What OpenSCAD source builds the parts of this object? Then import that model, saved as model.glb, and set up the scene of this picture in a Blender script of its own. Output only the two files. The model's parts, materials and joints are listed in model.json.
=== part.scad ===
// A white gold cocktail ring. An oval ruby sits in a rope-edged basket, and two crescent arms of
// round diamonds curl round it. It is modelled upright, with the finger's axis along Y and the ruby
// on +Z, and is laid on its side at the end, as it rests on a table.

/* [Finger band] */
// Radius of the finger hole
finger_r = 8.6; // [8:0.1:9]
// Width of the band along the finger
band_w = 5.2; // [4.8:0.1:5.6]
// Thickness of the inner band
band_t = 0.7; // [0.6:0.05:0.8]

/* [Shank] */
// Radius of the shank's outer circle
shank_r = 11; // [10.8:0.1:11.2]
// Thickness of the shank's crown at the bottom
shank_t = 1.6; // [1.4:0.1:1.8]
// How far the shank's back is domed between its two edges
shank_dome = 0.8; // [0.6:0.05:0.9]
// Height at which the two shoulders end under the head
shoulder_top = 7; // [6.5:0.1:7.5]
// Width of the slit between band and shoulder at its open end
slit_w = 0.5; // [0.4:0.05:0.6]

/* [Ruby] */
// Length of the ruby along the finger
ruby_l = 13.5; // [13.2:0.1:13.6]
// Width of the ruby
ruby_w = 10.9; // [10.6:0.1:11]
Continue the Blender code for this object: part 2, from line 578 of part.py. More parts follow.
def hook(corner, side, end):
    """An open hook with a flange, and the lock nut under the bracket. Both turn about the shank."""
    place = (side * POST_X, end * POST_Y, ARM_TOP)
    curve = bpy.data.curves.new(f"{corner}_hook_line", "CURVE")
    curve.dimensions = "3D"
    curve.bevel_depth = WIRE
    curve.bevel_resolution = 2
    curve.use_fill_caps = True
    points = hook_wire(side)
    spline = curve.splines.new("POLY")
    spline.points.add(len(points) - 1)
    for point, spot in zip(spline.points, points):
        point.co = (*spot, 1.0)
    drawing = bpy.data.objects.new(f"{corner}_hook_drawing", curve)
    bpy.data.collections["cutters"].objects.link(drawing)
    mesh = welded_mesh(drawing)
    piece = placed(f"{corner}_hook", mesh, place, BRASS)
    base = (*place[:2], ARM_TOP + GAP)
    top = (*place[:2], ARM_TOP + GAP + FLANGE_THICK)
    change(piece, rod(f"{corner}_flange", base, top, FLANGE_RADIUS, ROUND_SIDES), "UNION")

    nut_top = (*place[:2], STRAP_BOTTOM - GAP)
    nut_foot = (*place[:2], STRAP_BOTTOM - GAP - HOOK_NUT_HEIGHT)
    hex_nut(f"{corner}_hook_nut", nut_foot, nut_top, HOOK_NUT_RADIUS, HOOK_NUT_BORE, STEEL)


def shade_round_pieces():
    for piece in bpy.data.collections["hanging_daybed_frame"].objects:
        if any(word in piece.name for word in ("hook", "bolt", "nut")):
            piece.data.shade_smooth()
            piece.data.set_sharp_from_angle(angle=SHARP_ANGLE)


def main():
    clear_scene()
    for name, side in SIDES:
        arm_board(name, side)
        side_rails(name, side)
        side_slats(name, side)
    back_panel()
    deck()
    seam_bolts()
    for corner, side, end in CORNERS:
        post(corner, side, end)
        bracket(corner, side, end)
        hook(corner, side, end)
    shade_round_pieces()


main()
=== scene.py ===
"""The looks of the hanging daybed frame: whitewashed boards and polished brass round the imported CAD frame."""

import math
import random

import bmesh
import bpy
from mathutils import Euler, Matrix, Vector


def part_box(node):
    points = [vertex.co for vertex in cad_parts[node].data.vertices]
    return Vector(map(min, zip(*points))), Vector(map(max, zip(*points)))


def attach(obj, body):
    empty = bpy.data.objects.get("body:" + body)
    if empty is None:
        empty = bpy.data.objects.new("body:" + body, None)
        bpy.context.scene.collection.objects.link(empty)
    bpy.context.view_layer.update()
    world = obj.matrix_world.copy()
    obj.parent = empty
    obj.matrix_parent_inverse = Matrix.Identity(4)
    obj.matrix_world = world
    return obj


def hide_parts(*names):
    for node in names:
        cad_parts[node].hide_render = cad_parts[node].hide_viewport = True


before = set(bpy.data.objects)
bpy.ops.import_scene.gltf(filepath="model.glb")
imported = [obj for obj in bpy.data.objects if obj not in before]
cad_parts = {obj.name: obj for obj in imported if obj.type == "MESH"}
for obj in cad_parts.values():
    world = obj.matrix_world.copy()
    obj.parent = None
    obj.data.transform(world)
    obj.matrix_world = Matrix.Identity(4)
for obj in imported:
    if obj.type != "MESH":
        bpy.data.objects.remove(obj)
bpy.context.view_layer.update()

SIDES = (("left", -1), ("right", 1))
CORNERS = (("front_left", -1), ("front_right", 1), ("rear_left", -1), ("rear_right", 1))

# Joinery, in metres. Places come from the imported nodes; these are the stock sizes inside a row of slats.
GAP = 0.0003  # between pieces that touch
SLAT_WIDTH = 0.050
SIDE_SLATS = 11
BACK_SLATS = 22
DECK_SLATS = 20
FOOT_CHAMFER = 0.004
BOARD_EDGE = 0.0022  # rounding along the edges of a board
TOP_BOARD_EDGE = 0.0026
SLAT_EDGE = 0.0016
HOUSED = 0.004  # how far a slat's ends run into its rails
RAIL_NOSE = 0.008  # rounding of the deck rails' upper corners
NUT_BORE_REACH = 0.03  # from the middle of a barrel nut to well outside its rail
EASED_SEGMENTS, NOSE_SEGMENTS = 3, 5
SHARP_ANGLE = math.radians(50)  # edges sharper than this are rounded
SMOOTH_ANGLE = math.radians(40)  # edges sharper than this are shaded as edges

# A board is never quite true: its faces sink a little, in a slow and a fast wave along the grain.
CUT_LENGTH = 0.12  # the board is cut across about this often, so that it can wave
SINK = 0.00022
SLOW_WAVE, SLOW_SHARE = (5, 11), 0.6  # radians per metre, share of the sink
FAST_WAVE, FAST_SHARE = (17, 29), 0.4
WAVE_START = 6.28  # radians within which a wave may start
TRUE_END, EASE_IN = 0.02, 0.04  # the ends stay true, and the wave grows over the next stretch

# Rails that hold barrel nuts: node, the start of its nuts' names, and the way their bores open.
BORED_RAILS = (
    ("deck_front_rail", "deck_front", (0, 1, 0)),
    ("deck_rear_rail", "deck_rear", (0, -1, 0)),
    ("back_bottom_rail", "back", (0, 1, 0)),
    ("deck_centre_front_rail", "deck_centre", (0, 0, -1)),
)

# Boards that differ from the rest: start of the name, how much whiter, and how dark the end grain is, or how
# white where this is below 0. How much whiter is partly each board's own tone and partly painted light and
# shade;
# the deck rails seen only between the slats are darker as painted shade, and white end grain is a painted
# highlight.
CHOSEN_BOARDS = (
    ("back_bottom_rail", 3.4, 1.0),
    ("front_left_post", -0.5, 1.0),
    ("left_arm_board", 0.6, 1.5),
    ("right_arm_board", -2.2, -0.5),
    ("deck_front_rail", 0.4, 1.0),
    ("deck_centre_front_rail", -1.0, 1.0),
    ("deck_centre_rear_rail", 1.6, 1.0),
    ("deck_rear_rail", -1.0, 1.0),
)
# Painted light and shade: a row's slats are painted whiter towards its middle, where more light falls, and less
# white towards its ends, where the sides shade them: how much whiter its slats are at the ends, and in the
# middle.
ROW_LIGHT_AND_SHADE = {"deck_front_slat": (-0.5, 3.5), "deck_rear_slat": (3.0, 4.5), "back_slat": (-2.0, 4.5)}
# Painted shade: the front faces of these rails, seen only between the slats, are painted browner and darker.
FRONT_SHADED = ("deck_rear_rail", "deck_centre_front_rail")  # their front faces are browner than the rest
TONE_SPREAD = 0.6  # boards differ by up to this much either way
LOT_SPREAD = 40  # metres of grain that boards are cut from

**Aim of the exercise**
Please copy, word for word, every line from the first line of the records through the line containing "slit_w = 0.5; // [0.4:0.05:0.6]", with both of those lines included and nothing else.

**Output below**
What OpenSCAD source builds the parts of this object? Then import that model, saved as model.glb, and set up the scene of this picture in a Blender script of its own. Output only the two files. The model's parts, materials and joints are listed in model.json.
=== part.scad ===
// A white gold cocktail ring. An oval ruby sits in a rope-edged basket, and two crescent arms of
// round diamonds curl round it. It is modelled upright, with the finger's axis along Y and the ruby
// on +Z, and is laid on its side at the end, as it rests on a table.

/* [Finger band] */
// Radius of the finger hole
finger_r = 8.6; // [8:0.1:9]
// Width of the band along the finger
band_w = 5.2; // [4.8:0.1:5.6]
// Thickness of the inner band
band_t = 0.7; // [0.6:0.05:0.8]

/* [Shank] */
// Radius of the shank's outer circle
shank_r = 11; // [10.8:0.1:11.2]
// Thickness of the shank's crown at the bottom
shank_t = 1.6; // [1.4:0.1:1.8]
// How far the shank's back is domed between its two edges
shank_dome = 0.8; // [0.6:0.05:0.9]
// Height at which the two shoulders end under the head
shoulder_top = 7; // [6.5:0.1:7.5]
// Width of the slit between band and shoulder at its open end
slit_w = 0.5; // [0.4:0.05:0.6]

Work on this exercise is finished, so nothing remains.